Наш дом, видимо, изначально был задуман как пристанище театральных деятелей, ибо с некоторых пор в нем стали селиться работники Малого театра. Он так и назывался среди жителей соседних домов — «Дом Малого театра» или просто «Дом Малого». Как магазин на углу Еропкинского и Кропоткинской — «Научным». Почему? Может быть, оттого что находился неподалеку от Дома ученых? («Марь Иванна, в „Научном“ ножки свиные дают. Вам не надо на студень?» — такое или что-то подобное могла спросить одна у другой соседка в нашей коммуналке.)

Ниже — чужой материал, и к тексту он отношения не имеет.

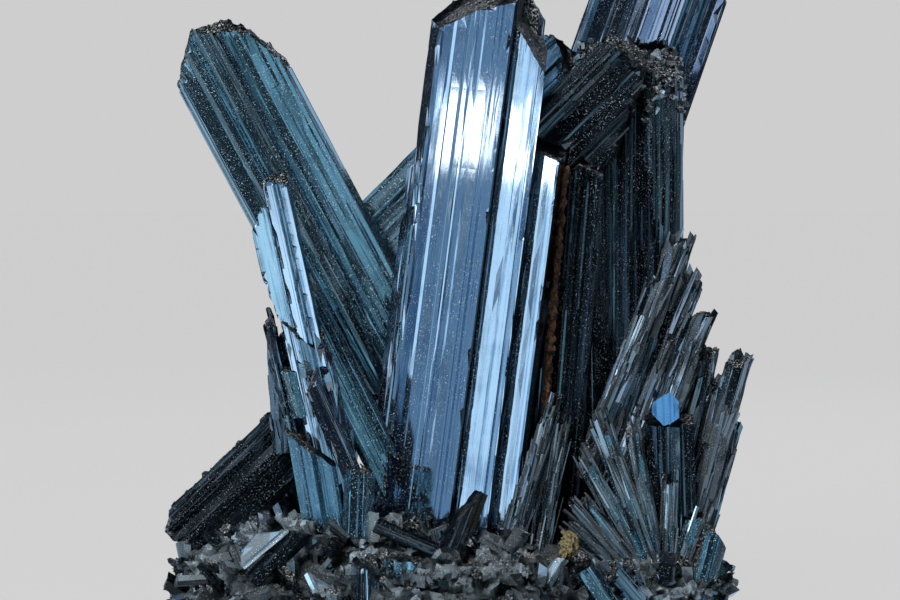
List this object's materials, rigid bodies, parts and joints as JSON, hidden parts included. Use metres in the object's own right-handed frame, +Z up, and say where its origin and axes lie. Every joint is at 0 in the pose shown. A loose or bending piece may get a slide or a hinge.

Сейчас я вспоминаю эти великие тени, обогатившись элементарными знаниями по истории отечественного театра. Но тогда, в конце сороковых — начале пятидесятых, для меня Константин Зубов не был ни блистательным лордом Болингброком в «Стакане воды» Э. Скриба (этот спектакль на сцене филиала Малого я увидел гораздо позже), ни Фамусовым в «Горе от ума», который был ненамного упитаннее и старше Михаила Ивановича Царёва, игравшего Чацкого, а был хорошо одетым господином, от которого пахло хорошим мылом, с апоплексического цвета и вида лицом, которое он нес с таким достоинством, будто это и было если не знамя, то уж точно лицо самого передового в мире советского театрального искусства. «Работники театра! Выше знамя советского театрального искусства! Знамя борьбы за торжество социалистического реализма на советской сцене», — восклицал диктор, ведущий репортаж о шествии трудящихся во время первомайской демонстрации, когда перед трибуной Мавзолея проходила колонна орденоносных артистов академических театров.